Prepare thy-selves for a pity party. I’m really good at them!
I’ve become painfully aware of the fact that I haven’t posted much outside of my weekly updates recently. I’ve been in a funk with my workouts & my motivation, and as a result, I don’t have a lot to talk about.
I have Shamrock in two months and I’m not on any type of running schedule. I’m way behind and I know it. Sometimes that motivates me, but right now, its seeming to paralyze me. My workouts have been hard and frustrating (more so than they should be).

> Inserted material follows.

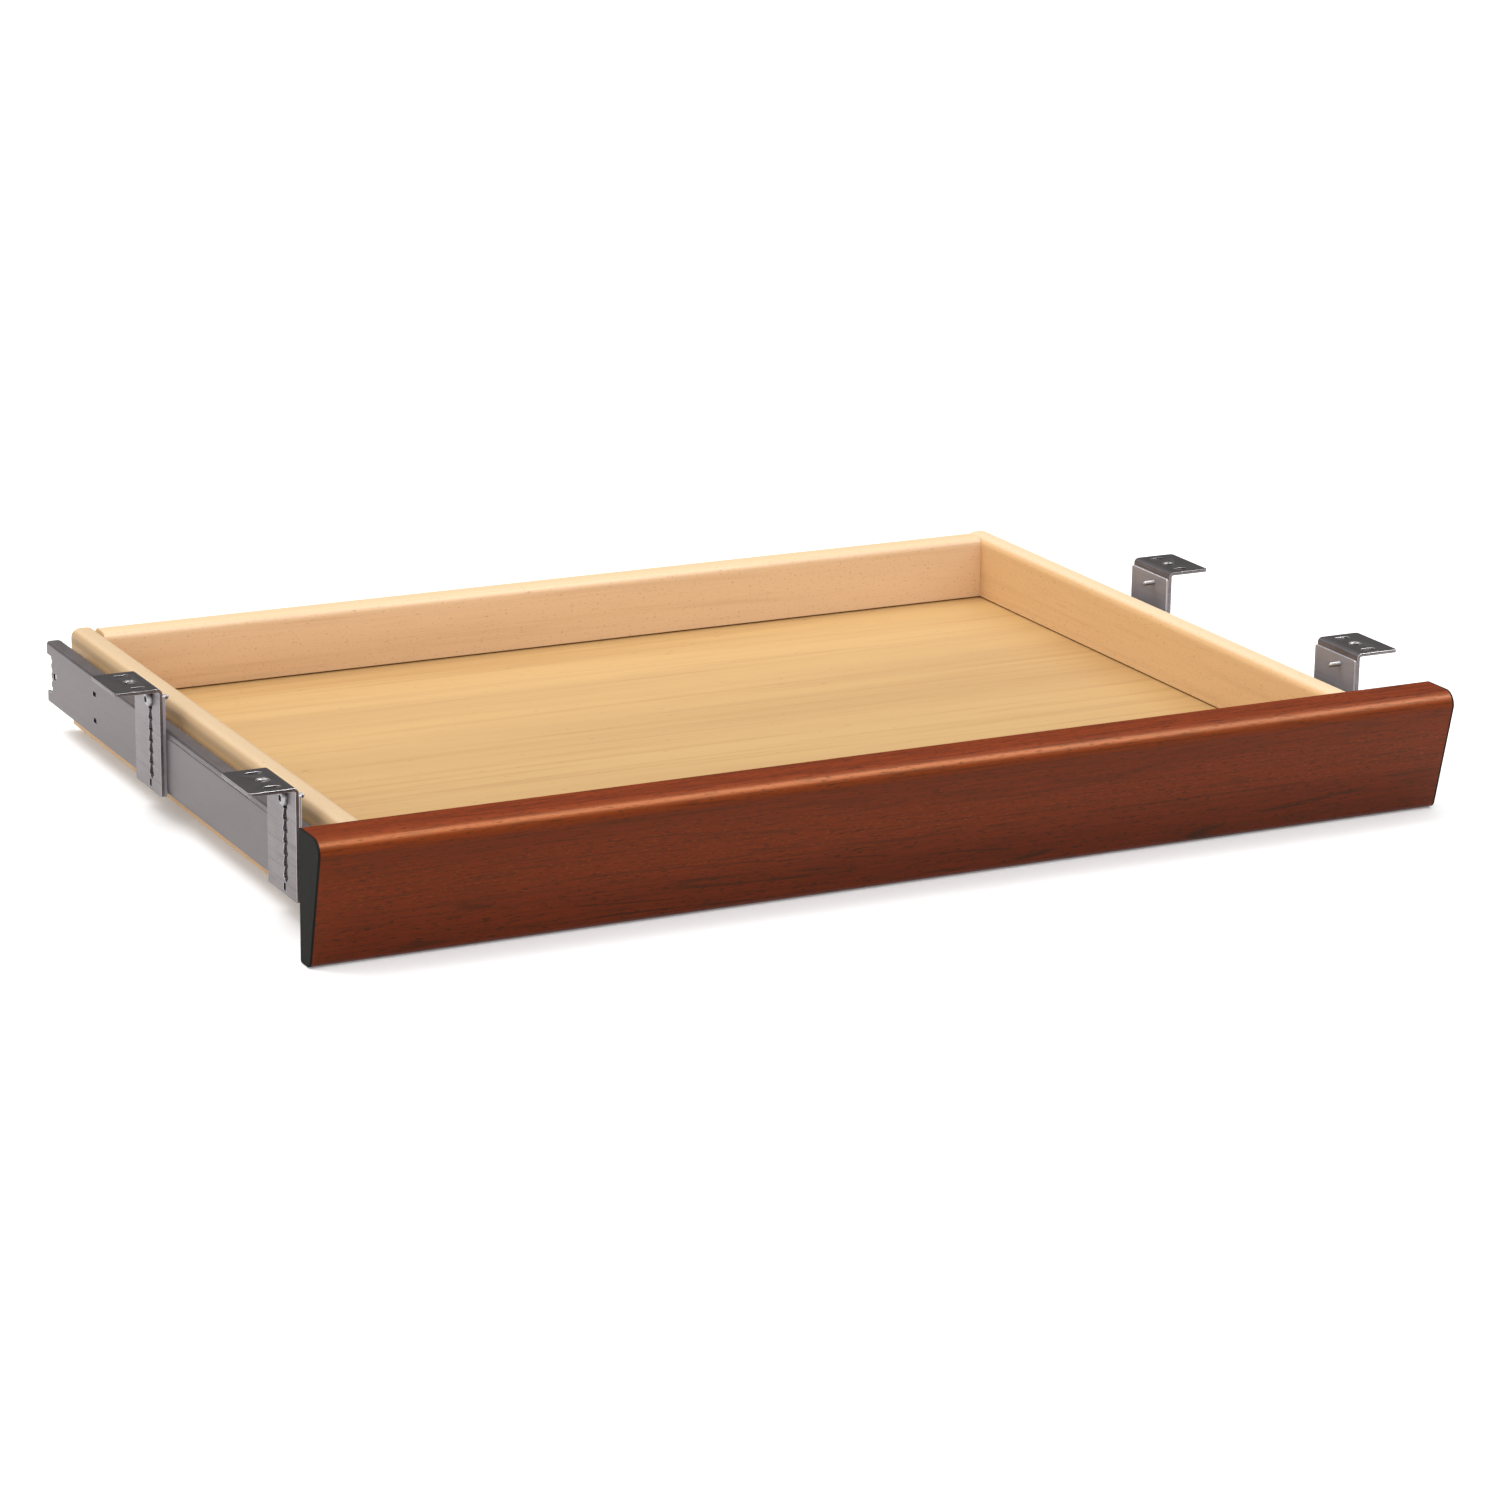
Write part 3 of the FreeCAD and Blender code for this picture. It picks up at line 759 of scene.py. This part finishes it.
CLAMP_SCREW = ScrewKind(
    shank_radius=1.25 * MM, head_height=2.2 * MM, thread_pitch=0.6 * MM, thread_depth=0.26 * MM,
    plain_length=2.4 * MM, tip_length=0.7 * MM, recess_radius=1.75 * MM, recess_depth=1.3 * MM,
    recess_lobes=6, lobe_depth=0.22, thread_rings=150)
WOOD_SCREW = ScrewKind(
    shank_radius=1.7 * MM, head_height=2.0 * MM, thread_pitch=1.5 * MM, thread_depth=0.5 * MM,
    plain_length=2.0 * MM, tip_length=3.5 * MM, recess_radius=1.8 * MM, recess_depth=1.2 * MM,
    recess_lobes=4, lobe_depth=0.66, thread_rings=120)


def screw_tree() -> GeometryGraph:
    """A pan-head screw: domed head with a lobed recess, shank with a helical thread."""
    thread_fade, tip_share, least_girth = 0.4 * MM, 0.35, 0.0001
    g = GeometryGraph("pan_head_screw", WOOD_SCREW.inputs(12.0 * MM, 3.5 * MM))
    shank = g.node("GeometryNodeMeshCylinder", {"fill_type": "TRIANGLE_FAN"}, {
        "Vertices": 28, "Side Segments": g.given("Thread Rings"), "Fill Segments": 1,
        "Radius": g.given("Shank Radius"), "Depth": g.given("Shank Length")}, "Mesh")
    x, y, z = g.position()
    length = g.given("Shank Length")
    below_seat = length * 0.5 - z
    turn = g.angle_round_z(x, y) / (2 * math.pi)
    tooth = abs((z / g.given("Thread Pitch") - turn).fraction() * 2.0 - 1.0)
    threaded = ((below_seat - g.given("Plain Length")) / thread_fade).at_least(0.0).at_most(1.0)
    to_tip = ((length - below_seat) / g.given("Tip Length")).at_least(0.0).at_most(1.0)
    cut = g.given("Thread Depth") / g.given("Shank Radius")
    shrink = (1.0 - cut * threaded * tooth) * (tip_share + to_tip * (1.0 - tip_share))
    shank = g.moved_to(shank, g.vector(x * shrink, y * shrink, SEAT_SINK - below_seat))

    dome = g.node("GeometryNodeMeshUVSphere", {}, {"Segments": 36, "Rings": 24, "Radius": 1.0}, "Mesh")
    x, y, z = g.position()
    girth = ((x * x + y * y) ** 0.5).at_least(least_girth)
    spread = g.given("Head Radius") * girth ** (-1 / 3)
    lift = g.given("Head Height") * z.at_least(0.0) ** (2 / 3)
    dome = g.moved_to(dome, g.vector(x * spread, y * spread, lift))

    recess = g.node("GeometryNodeMeshCylinder", {"fill_type": "NGON"}, {
        "Vertices": 32, "Side Segments": 1, "Fill Segments": 1,
        "Radius": g.given("Recess Radius"), "Depth": g.given("Head Height") * 2.0}, "Mesh")
    x, y, z = g.position()
    lobes = 0.5 - (g.angle_round_z(x, y) * g.given("Recess Lobes")).cosine() * 0.5
    narrow = 1.0 - g.given("Lobe Depth") * lobes
    above = z + g.given("Head Height") * 2.0 - g.given("Recess Depth")
    recess = g.moved_to(recess, g.vector(x * narrow, y * narrow, above))
    head = g.node("GeometryNodeMeshBoolean", {"operation": "DIFFERENCE", "solver": "EXACT"},
                  {"Mesh 1": dome, "Mesh 2": recess}, "Mesh")
    g.finish(g.node("GeometryNodeJoinGeometry", {}, {"Geometry": [head, shank]}))
    return g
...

I’m quite sure that I’m in this funk due to the weather and the general cold and yuckiness. The other thing is that my trainer is going to leave me. (Throws pity party for myself) Danny and I have been working together for two years. He’s not just my trainer, he’s my friend. He motivates me, teaches me, listens to me, counsels me, frustrates me, encourages me….and pretty soon, that’s going to be gone. He’s moving on to better and brighter things after graduating college in the spring. I know, I know, I’m spending a lot of time worrying about what is going to happen months from now. I’m thrilled at what he is going to go out and accomplish. He has to much to teach, so much to bring to the world….and he is going to flourish. I’m just upset at my personal loss. I realize that is selfish of me, but hey…I’m human.
Any motivational quotes for me? Have you ever had a trainer/coach leave you?